The system failed because damage was not treated as a network phenomenon.


 

Why the Crew Could Not Anticipate It

From the cockpit:

  • No warning indicated imminent structural separation
  • Aircraft behaviour remained largely normal until failure moment
  • Decompression occurred too rapidly for anticipatory response

There was no “progressive alarm state.”

The system transitioned directly from:

intact → catastrophic rupture


 

The Critical Transition

The decisive moment occurred when:

  • Multiple fatigue cracks reached connectivity threshold
  • Structural load redistribution exceeded material tolerance
  • Fuselage skin panel detached in-flight

At that point:

  • The aircraft lost pressure integrity instantly
  • But retained enough structural cohesion to remain airborne

 

The Deeper Pattern

This was not a maintenance oversight in the traditional sense.

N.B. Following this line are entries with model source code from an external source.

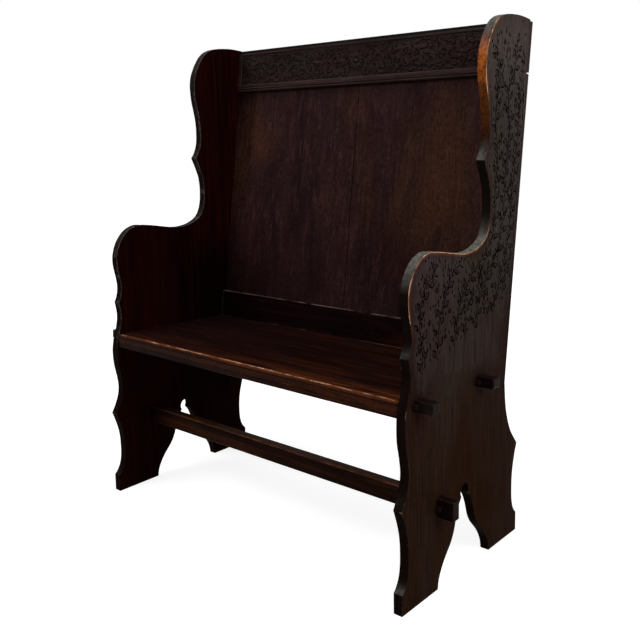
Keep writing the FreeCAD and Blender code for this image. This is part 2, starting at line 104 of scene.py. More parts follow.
# Noise of the oak: scale along and across the grain, detail, roughness and distortion
FIGURE = {
    "broad": (0.9, 9.0, 2.0, 0.5, 0.5),
    "streak": (2.2, 105.0, 4.0, 0.6, 0.2),
    "fine": (9.0, 620.0, 2.0, 0.5, 0.0),
    "pores": (30.0, 1150.0, 2.0, 0.55, 0.0),
    "rays": (190.0, 28.0, 2.0, 0.5, 0.3),
    "patch": (4.2, 4.2, 4.0, 0.6, 0.0),
    "spots": (22.0, 90.0, 5.0, 0.7, 0.0),
}
MOTTLE_SCALE = (210.0, 210.0, 150.0)
MOTTLE = (3.0, 0.65)
DRIFT = (4.0, 0.6, 0.6)
DRIFT_STEP = 2.9

# Where a noise starts to count and where it counts in full, and what it gives at both ends
BROAD_BANDS = (0.32, 0.70)
PALE_STREAKS = (0.44, 0.74, 0.0, 0.70)
DARK_PATCHES = (0.35, 0.72, 0.0, 0.45)
DRIFT_EDGE = (0.40, 0.66, 0.0)
FINE_LIGHTNESS = (0.33, 0.67, 0.55, 1.36)
RAY_LIGHTNESS = (0.35, 0.68, 0.93, 1.08)
PORE_EDGE = (0.58, 0.70)
RUB_SPOTS = (0.28, 0.60, 0.45, 1.0)
RUB_MOTTLE = (0.36, 0.56, 0.35, 1.0)
BARE_MOTTLE = (0.36, 0.54, 0.55, 1.0)
DUST_AND_SHEEN_SPOTS = (0.30, 0.62, 0.35, 1.0)
GLOSS_PATCHES = (0.30, 0.70)

# Softened arrises
ARRIS_STEPS = 3
SMALL_RIM = 0.25
JOINT_HALF = 0.0012
JOINT_PLANE = 0.473
JOINT_NEAR = 2e-4
NOSE_STATIONS = (-0.2462, -0.2400, -0.2280)
WEAR_STATIONS = (-0.46, -0.30, -0.12, 0.06, 0.24, 0.40, 0.46)
ARRIS_ROOM = 2.0
SHARP_ANGLE = math.radians(28)
FLAT_ANGLE = math.radians(0.4)
SMOOTH_ANGLE = math.radians(32)
MERGE_DISTANCE = 1e-5
KEY_SPOTS = ("seat_front", "seat_rear", "stretcher")
ARRIS_WIDTHS = {
    "side_left": 0.00105,
    "side_right": 0.00105,
    "seat_board": 0.0009,
    "seat_front_rail": 0.0009,
    "stretcher": 0.0009,
    "top_rail": 0.0007,
    "lower_back_rail": 0.0011,
    "back_board_left": 0.0015,
    "back_board_right": 0.0015,
    **{f"key_{spot}_{hand}": 0.0009 for spot in KEY_SPOTS for hand in ("left", "right")},
}

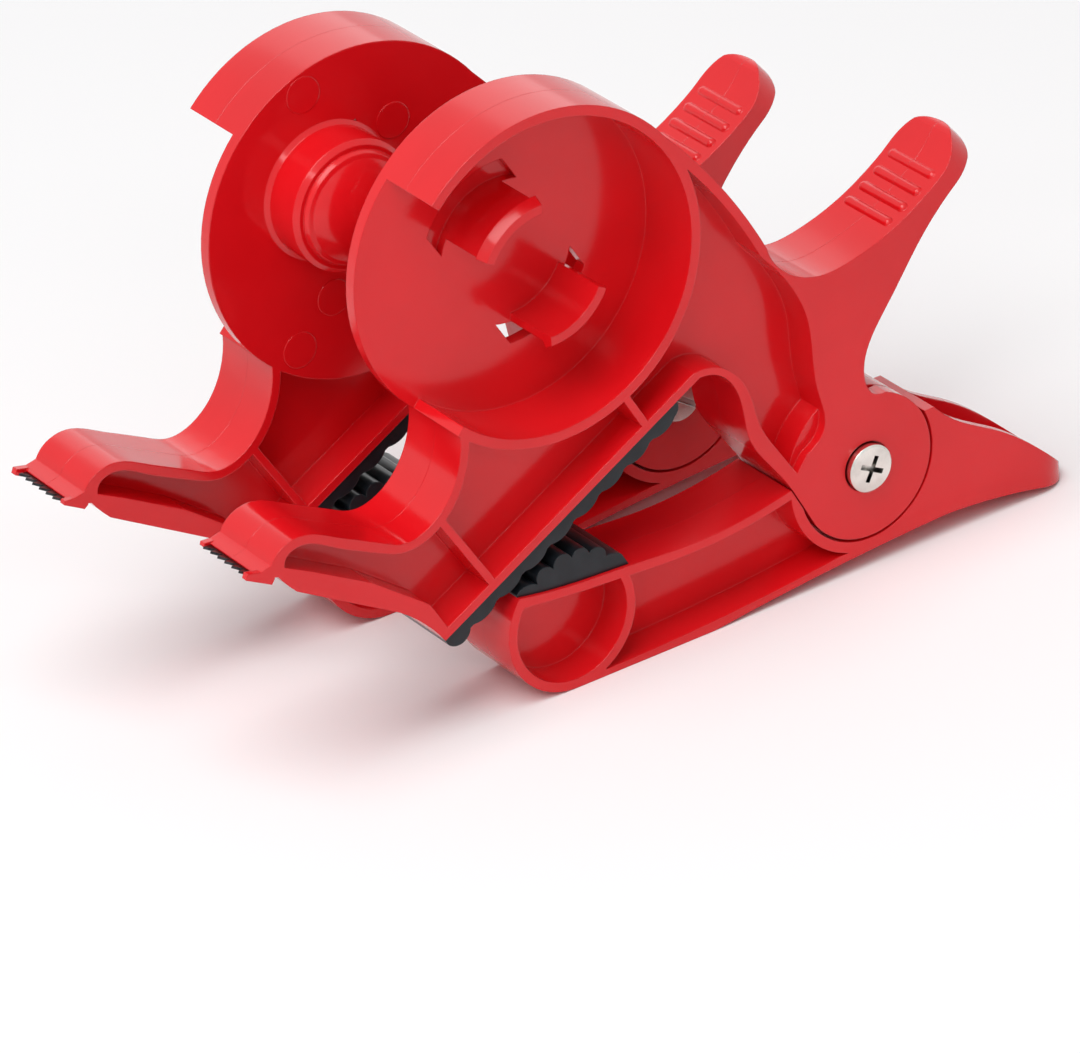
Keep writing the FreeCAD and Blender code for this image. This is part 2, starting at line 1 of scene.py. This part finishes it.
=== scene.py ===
# %% [markdown]
# Gift wrap paper cutter: the looks.
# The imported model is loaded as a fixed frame.  Its solids keep their shape and
# get materials here; small moulding details are added as pieces of their own.

# %% Frame
import math

import bpy
import numpy as np
from mathutils import Matrix, Vector


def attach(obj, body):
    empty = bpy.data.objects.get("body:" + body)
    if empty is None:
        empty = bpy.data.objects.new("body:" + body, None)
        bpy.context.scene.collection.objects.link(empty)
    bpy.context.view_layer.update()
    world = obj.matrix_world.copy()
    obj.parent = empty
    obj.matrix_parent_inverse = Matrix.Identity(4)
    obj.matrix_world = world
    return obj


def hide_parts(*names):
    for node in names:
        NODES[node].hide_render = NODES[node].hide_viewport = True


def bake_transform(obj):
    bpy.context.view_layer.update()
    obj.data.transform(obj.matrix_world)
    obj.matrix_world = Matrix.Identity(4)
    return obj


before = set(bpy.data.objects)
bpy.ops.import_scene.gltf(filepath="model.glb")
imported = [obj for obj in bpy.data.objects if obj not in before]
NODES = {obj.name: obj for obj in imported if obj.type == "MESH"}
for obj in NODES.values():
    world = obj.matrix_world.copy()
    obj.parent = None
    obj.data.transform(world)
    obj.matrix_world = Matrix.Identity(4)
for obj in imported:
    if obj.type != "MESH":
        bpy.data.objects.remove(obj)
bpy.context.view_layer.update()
SIDES = ("near", "far")

# %% [markdown]
# The clamp is drawn in millimetres in its own frame, with the outer face at
# y = 0, the inner face at y = 14.5 and the table top at z = 0.  `place` turns
# such a point of either clamp into the row's frame in metres.

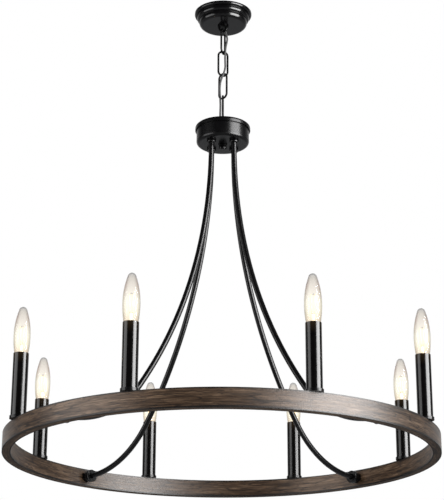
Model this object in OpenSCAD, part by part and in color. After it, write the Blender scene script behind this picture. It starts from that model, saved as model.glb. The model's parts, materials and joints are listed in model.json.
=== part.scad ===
// Wagon wheel chandelier: eight candle lights on a hoop that hangs from a ceiling canopy by
// four bent arms, a small hub and four chain links.
// The origin is the middle of the ceiling plane, +Z is up, and all of it hangs below z = 0.

/* [Wheel] */
// Outer diameter of the hoop
wheel_d = 800; // [760:10:860]
// Height of the hoop's band
band_h = 33; // [30:1:40]
// Thickness of the hoop's band, seen from above
band_w = 16; // [16:1:20]
// Sheet thickness of the hollow hoop
band_wall = 1.5; // [1.2:0.1:1.6]
// From the ceiling down to the hoop's lower edge
drop = 912; // [880:1:960]

/* [Arms] */
// Outer diameter of an arm's tube
arm_d = 10.5; // [9:0.5:11]
// Radius at which the arms leave the hub
arm_top_r = 31; // [29:0.5:32]
// Turn of an arm's lower bend, before the long upper one
arm_bend_angle = 52.5; // [50:0.5:55]
// Height of the arm ends above the hoop's lower edge
arm_end_h = 17.5; // [16:0.5:18]

/* [Candles] */
// Angle of the four side candles from the X axis
side_angle = 25.5; // [22.5:0.5:28]
// Angle of the front and back candles from the X axis
end_angle = 67.5; // [66:0.5:70]
// Outer diameter of a candle sleeve
sleeve_d = 27.5; // [27:0.1:28]
// Length of a candle sleeve
sleeve_l = 116; // [110:1:124]
// Diameter of the saucer under a sleeve
saucer_d = 31; // [31:0.5:32]
// Largest diameter of a lamp's glass
glass_d = 30.5; // [29:0.5:32]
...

It was a scale mismatch between inspection logic and failure topology:

  • Maintenance assumed localized defects
  • The real failure mode was distributed and cumulative
  • Detection systems were not designed for networked material degradation

The system did not fail because it missed a crack.

It failed because:

It did not model how multiple “acceptable” cracks combine into an unacceptable structure.


 

What This Case Actually Shows

Aloha 243 demonstrates that:

1. Structural safety is a system property, not a component property
2. Distributed fatigue can bypass local inspection logic
3. Failure can emerge from connectivity, not magnitude
4. Maintenance models must account for interaction between defects

 

The Core Insight

The aircraft did not fail because a single part broke.

It failed because:

Many small, acceptable defects became one large, unacceptable system state.

From that point:

  • No individual inspection point was “wrong”
  • But the combined system state was already critical

 

Final Framing

This was not a sudden structural accident.

It was a failure of inspection scale and system-level fatigue modelling:

  • Damage accumulated across multiple locations
  • Each location remained within acceptable limits
  • But collectively they formed a catastrophic structural condition

The system did not fail at one point.

It failed in the way its parts interacted over time.